Что должно для этого произойти в мировой истории, которая по достижении этого состояния будет завершена? Быть может, будет достаточно, если человек, осознав этот идеал, воплотит его в жизнь посредством собственной социальной деятельности? Но хватит ли могущества человека, чтобы идеал был реализован его собственными силами?

Ведь как раз Кант показал, что в полной мере человек может отвечать лишь за свои намерения, тогда как их результат всегда оказывается зависим от бесчисленного множества обстоятельств, контроль за которыми не может быть в полной мере доступен ограниченным возможностям человека, а может быть по силам лишь всемогущему Творцу.

Эти, равно как и ряд других соображений вынудили Гегеля связать достижение идеала с деятельностью Бога, реализующего собственную цель через деятельность человека, преследующего лишь свои частные цели и не ведающего об их истинных результатах.

Именно потому не человек, а Бог в этой философской концепции является подлинным субъектом истории.

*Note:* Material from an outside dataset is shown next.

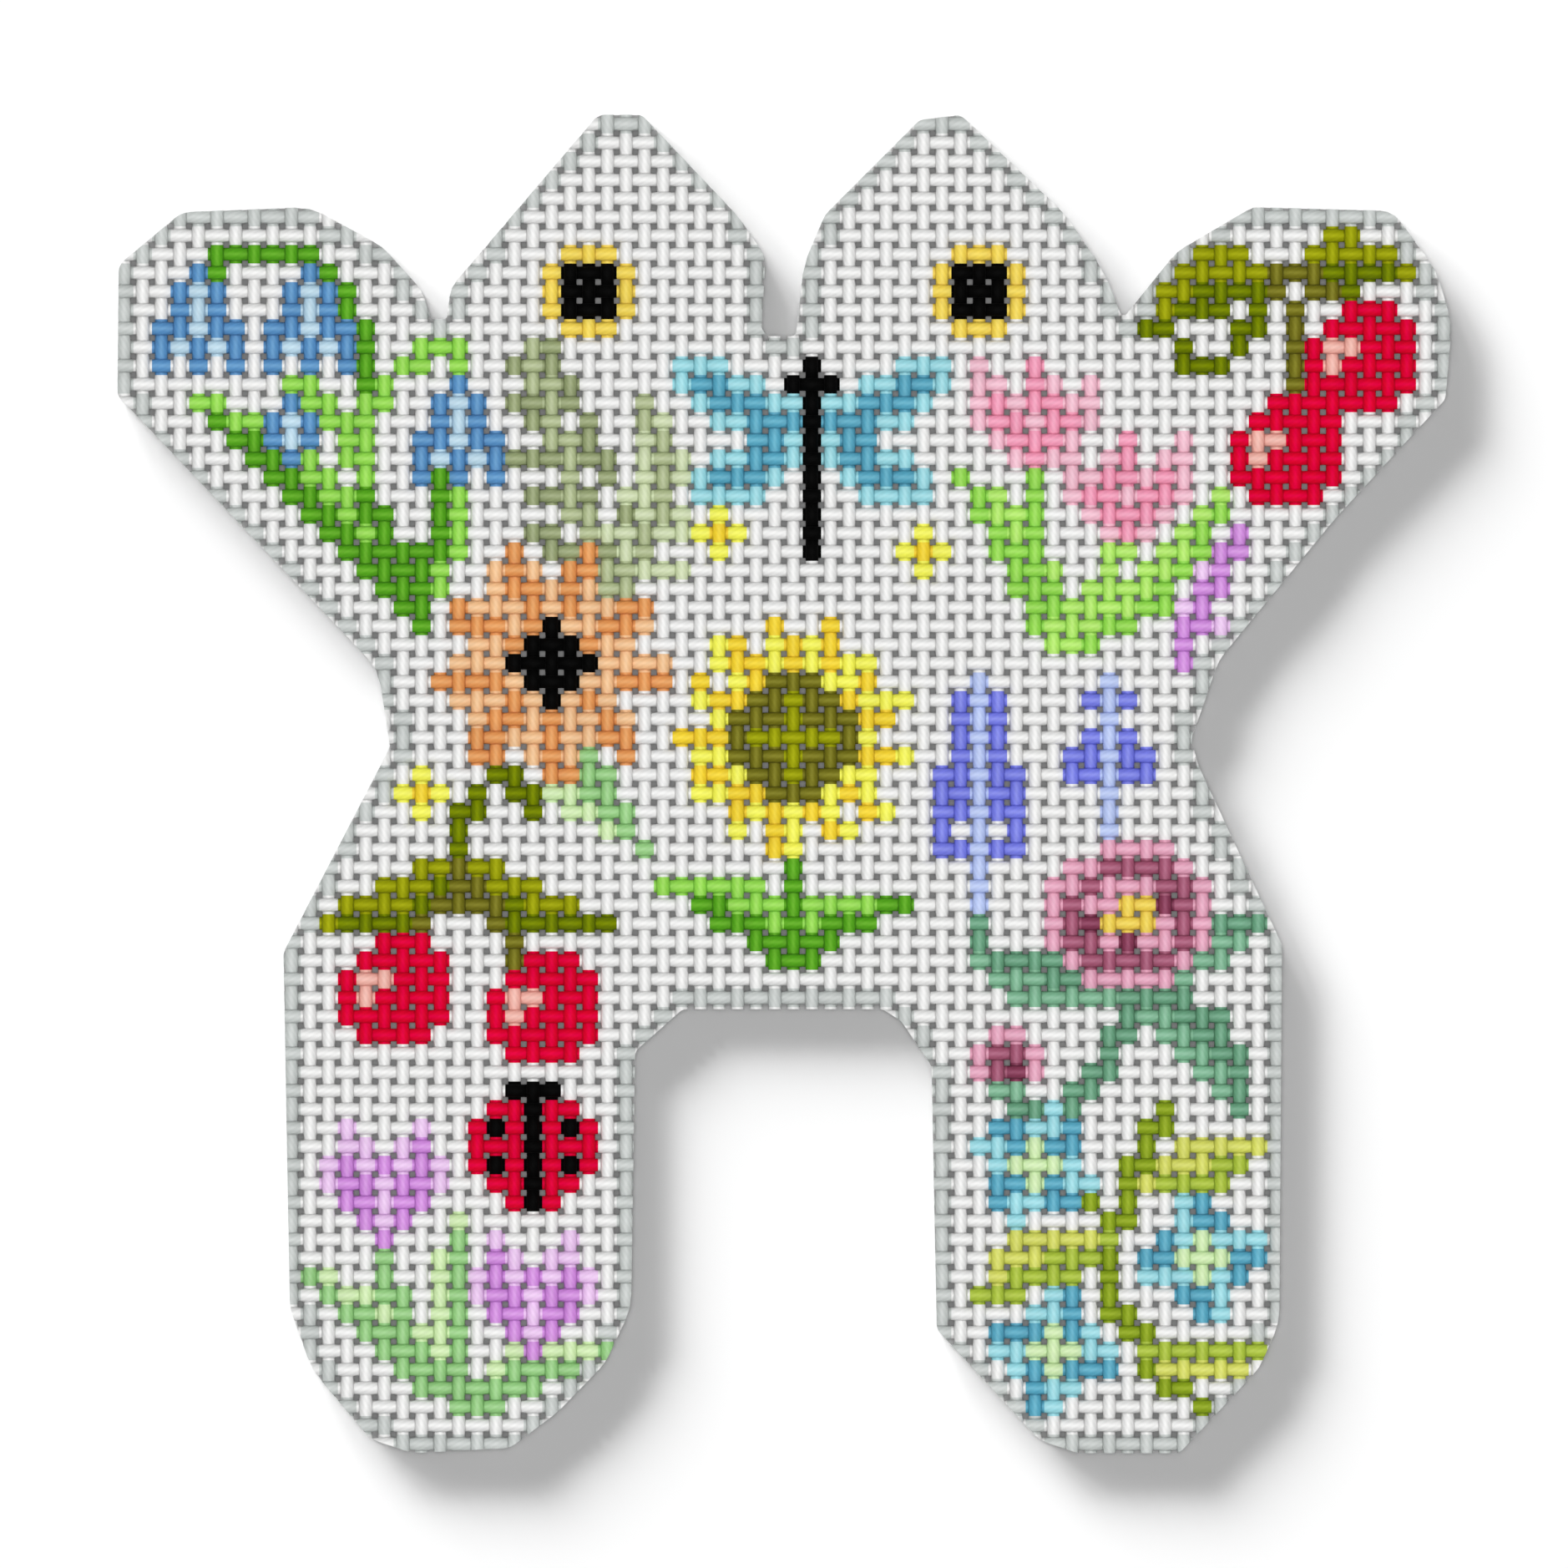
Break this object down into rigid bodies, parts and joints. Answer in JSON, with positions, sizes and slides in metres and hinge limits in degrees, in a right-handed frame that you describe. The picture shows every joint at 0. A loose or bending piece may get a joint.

Но отсюда вытекал и неизбежный вывод Гегеля: адекватное осознание идеала возможно лишь в момент его реализации, т. е. в конце истории в противном случае человек, а не Бог стал бы ее подлинным творцом.

Это осознание совершилось в его собственной системе, следовательно, история завершена, а идеал реализован в современной Гегелю немецкой действительности. Как известно, именно данный вывод вызвал наибольшее число нареканий в адрес философа.

Очевидно, что на кризисе гегелевской философии отнюдь не завершилось развитие этической мысли. Напротив, неклассическая философия, возникшая на обломках двадцати пяти веков рационалистической традиции, радикально по-новому поставила фундаментальные этические проблемы.

Однако классический анализ категорий морали и нравственности, равно как и исследование возникающих в связи с ними парадоксов и антиномий, был дан именно в немецком идеализме конца XVIII – первой трети XIX в., в силу чего наше рассмотрение мы можем завершить именно на данном пункте.